◆ EXERCISE DATA:
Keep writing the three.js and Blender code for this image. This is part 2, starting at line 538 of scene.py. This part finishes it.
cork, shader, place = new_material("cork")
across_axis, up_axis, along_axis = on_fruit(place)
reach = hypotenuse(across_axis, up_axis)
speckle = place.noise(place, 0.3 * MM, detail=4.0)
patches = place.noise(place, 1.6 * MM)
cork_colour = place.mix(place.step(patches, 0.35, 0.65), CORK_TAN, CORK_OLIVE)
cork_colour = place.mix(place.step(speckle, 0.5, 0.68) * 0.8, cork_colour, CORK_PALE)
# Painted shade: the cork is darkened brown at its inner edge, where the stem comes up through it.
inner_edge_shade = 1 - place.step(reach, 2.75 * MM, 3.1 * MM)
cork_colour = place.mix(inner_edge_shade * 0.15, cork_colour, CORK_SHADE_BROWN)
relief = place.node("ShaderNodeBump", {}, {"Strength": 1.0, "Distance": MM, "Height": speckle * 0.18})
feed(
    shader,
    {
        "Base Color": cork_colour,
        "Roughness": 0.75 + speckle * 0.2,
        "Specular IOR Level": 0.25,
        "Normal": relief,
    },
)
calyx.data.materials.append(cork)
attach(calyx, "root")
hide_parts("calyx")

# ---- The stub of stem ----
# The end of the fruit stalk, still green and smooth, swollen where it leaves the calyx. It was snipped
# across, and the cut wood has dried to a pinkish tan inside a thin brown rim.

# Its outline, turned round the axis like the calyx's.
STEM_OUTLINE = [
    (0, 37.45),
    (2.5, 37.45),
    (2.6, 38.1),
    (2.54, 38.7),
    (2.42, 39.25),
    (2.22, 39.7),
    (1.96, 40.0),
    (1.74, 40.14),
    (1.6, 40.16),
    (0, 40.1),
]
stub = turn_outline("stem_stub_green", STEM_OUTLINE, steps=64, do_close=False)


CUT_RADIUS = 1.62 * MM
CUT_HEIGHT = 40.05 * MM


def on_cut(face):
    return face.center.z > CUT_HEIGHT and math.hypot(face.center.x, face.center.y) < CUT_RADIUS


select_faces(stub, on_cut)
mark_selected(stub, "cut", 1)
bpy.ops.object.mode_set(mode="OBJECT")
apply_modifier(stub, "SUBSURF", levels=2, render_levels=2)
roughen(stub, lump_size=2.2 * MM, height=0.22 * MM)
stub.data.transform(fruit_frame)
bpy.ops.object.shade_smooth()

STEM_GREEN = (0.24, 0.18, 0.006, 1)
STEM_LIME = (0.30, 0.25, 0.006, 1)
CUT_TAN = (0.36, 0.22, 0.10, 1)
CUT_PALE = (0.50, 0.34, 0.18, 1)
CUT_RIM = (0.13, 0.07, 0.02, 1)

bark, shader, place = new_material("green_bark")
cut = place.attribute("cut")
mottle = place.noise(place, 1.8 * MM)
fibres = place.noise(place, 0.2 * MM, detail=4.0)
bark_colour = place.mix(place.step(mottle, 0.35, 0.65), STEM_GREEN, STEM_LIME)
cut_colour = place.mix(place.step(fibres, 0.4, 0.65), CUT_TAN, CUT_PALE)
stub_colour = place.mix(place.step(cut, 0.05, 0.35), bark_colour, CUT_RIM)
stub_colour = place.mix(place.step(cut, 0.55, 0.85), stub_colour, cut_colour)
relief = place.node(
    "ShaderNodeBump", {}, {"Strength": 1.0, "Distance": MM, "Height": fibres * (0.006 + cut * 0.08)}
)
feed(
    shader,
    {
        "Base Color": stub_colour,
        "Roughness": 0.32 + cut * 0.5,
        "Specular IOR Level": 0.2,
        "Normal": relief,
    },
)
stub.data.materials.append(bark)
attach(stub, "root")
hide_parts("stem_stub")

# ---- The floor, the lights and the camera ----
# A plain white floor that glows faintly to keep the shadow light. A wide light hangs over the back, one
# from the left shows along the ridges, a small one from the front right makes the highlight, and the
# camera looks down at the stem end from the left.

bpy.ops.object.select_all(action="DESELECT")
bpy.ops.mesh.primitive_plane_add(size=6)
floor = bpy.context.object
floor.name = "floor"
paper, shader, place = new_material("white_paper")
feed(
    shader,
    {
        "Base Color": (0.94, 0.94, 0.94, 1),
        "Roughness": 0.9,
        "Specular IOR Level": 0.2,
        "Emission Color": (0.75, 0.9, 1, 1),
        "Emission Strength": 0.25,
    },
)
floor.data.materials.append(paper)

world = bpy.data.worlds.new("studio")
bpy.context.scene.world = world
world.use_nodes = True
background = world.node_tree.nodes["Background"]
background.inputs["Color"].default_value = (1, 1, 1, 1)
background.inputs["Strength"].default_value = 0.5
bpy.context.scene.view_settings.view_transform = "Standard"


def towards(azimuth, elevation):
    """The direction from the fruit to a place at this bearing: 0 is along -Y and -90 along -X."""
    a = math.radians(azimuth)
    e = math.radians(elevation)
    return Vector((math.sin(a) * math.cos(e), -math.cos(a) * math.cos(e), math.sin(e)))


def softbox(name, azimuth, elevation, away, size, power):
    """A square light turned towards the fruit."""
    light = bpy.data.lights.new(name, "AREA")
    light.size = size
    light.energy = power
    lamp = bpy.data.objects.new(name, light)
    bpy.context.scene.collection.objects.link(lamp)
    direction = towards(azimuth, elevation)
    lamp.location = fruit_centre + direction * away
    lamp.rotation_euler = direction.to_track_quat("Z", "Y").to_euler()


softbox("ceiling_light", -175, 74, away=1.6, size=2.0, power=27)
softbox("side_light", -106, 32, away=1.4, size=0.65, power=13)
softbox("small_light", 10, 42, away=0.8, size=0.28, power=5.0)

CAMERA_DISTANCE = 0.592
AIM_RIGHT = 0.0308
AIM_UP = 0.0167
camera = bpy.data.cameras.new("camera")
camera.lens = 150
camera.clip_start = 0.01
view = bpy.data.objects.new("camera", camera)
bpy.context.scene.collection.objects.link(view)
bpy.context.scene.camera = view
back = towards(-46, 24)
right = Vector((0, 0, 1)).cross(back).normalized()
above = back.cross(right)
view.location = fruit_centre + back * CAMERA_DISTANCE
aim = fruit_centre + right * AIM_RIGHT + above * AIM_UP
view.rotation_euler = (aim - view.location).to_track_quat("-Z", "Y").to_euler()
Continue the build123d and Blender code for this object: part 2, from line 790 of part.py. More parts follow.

◆ WHAT THE EXERCISE ASKS:
Please give back all of the records exactly as written.

◆ RESULT FOR THIS TASK:
Keep writing the three.js and Blender code for this image. This is part 2, starting at line 538 of scene.py. This part finishes it.
cork, shader, place = new_material("cork")
across_axis, up_axis, along_axis = on_fruit(place)
reach = hypotenuse(across_axis, up_axis)
speckle = place.noise(place, 0.3 * MM, detail=4.0)
patches = place.noise(place, 1.6 * MM)
cork_colour = place.mix(place.step(patches, 0.35, 0.65), CORK_TAN, CORK_OLIVE)
cork_colour = place.mix(place.step(speckle, 0.5, 0.68) * 0.8, cork_colour, CORK_PALE)
# Painted shade: the cork is darkened brown at its inner edge, where the stem comes up through it.
inner_edge_shade = 1 - place.step(reach, 2.75 * MM, 3.1 * MM)
cork_colour = place.mix(inner_edge_shade * 0.15, cork_colour, CORK_SHADE_BROWN)
relief = place.node("ShaderNodeBump", {}, {"Strength": 1.0, "Distance": MM, "Height": speckle * 0.18})
feed(
    shader,
    {
        "Base Color": cork_colour,
        "Roughness": 0.75 + speckle * 0.2,
        "Specular IOR Level": 0.25,
        "Normal": relief,
    },
)
calyx.data.materials.append(cork)
attach(calyx, "root")
hide_parts("calyx")

# ---- The stub of stem ----
# The end of the fruit stalk, still green and smooth, swollen where it leaves the calyx. It was snipped
# across, and the cut wood has dried to a pinkish tan inside a thin brown rim.

# Its outline, turned round the axis like the calyx's.
STEM_OUTLINE = [
    (0, 37.45),
    (2.5, 37.45),
    (2.6, 38.1),
    (2.54, 38.7),
    (2.42, 39.25),
    (2.22, 39.7),
    (1.96, 40.0),
    (1.74, 40.14),
    (1.6, 40.16),
    (0, 40.1),
]
stub = turn_outline("stem_stub_green", STEM_OUTLINE, steps=64, do_close=False)


CUT_RADIUS = 1.62 * MM
CUT_HEIGHT = 40.05 * MM


def on_cut(face):
    return face.center.z > CUT_HEIGHT and math.hypot(face.center.x, face.center.y) < CUT_RADIUS


select_faces(stub, on_cut)
mark_selected(stub, "cut", 1)
bpy.ops.object.mode_set(mode="OBJECT")
apply_modifier(stub, "SUBSURF", levels=2, render_levels=2)
roughen(stub, lump_size=2.2 * MM, height=0.22 * MM)
stub.data.transform(fruit_frame)
bpy.ops.object.shade_smooth()

STEM_GREEN = (0.24, 0.18, 0.006, 1)
STEM_LIME = (0.30, 0.25, 0.006, 1)
CUT_TAN = (0.36, 0.22, 0.10, 1)
CUT_PALE = (0.50, 0.34, 0.18, 1)
CUT_RIM = (0.13, 0.07, 0.02, 1)

bark, shader, place = new_material("green_bark")
cut = place.attribute("cut")
mottle = place.noise(place, 1.8 * MM)
fibres = place.noise(place, 0.2 * MM, detail=4.0)
bark_colour = place.mix(place.step(mottle, 0.35, 0.65), STEM_GREEN, STEM_LIME)
cut_colour = place.mix(place.step(fibres, 0.4, 0.65), CUT_TAN, CUT_PALE)
stub_colour = place.mix(place.step(cut, 0.05, 0.35), bark_colour, CUT_RIM)
stub_colour = place.mix(place.step(cut, 0.55, 0.85), stub_colour, cut_colour)
relief = place.node(
    "ShaderNodeBump", {}, {"Strength": 1.0, "Distance": MM, "Height": fibres * (0.006 + cut * 0.08)}
)
feed(
    shader,
    {
        "Base Color": stub_colour,
        "Roughness": 0.32 + cut * 0.5,
        "Specular IOR Level": 0.2,
        "Normal": relief,
    },
)
stub.data.materials.append(bark)
attach(stub, "root")
hide_parts("stem_stub")

# ---- The floor, the lights and the camera ----
# A plain white floor that glows faintly to keep the shadow light. A wide light hangs over the back, one
# from the left shows along the ridges, a small one from the front right makes the highlight, and the
# camera looks down at the stem end from the left.

bpy.ops.object.select_all(action="DESELECT")
bpy.ops.mesh.primitive_plane_add(size=6)
floor = bpy.context.object
floor.name = "floor"
paper, shader, place = new_material("white_paper")
feed(
    shader,
    {
        "Base Color": (0.94, 0.94, 0.94, 1),
        "Roughness": 0.9,
        "Specular IOR Level": 0.2,
        "Emission Color": (0.75, 0.9, 1, 1),
        "Emission Strength": 0.25,
    },
)
floor.data.materials.append(paper)

world = bpy.data.worlds.new("studio")
bpy.context.scene.world = world
world.use_nodes = True
background = world.node_tree.nodes["Background"]
background.inputs["Color"].default_value = (1, 1, 1, 1)
background.inputs["Strength"].default_value = 0.5
bpy.context.scene.view_settings.view_transform = "Standard"


def towards(azimuth, elevation):
    """The direction from the fruit to a place at this bearing: 0 is along -Y and -90 along -X."""
    a = math.radians(azimuth)
    e = math.radians(elevation)
    return Vector((math.sin(a) * math.cos(e), -math.cos(a) * math.cos(e), math.sin(e)))


def softbox(name, azimuth, elevation, away, size, power):
    """A square light turned towards the fruit."""
    light = bpy.data.lights.new(name, "AREA")
    light.size = size
    light.energy = power
    lamp = bpy.data.objects.new(name, light)
    bpy.context.scene.collection.objects.link(lamp)
    direction = towards(azimuth, elevation)
    lamp.location = fruit_centre + direction * away
    lamp.rotation_euler = direction.to_track_quat("Z", "Y").to_euler()


softbox("ceiling_light", -175, 74, away=1.6, size=2.0, power=27)
softbox("side_light", -106, 32, away=1.4, size=0.65, power=13)
softbox("small_light", 10, 42, away=0.8, size=0.28, power=5.0)

CAMERA_DISTANCE = 0.592
AIM_RIGHT = 0.0308
AIM_UP = 0.0167
camera = bpy.data.cameras.new("camera")
camera.lens = 150
camera.clip_start = 0.01
view = bpy.data.objects.new("camera", camera)
bpy.context.scene.collection.objects.link(view)
bpy.context.scene.camera = view
back = towards(-46, 24)
right = Vector((0, 0, 1)).cross(back).normalized()
above = back.cross(right)
view.location = fruit_centre + back * CAMERA_DISTANCE
aim = fruit_centre + right * AIM_RIGHT + above * AIM_UP
view.rotation_euler = (aim - view.location).to_track_quat("-Z", "Y").to_euler()
Continue the build123d and Blender code for this object: part 2, from line 790 of part.py. More parts follow.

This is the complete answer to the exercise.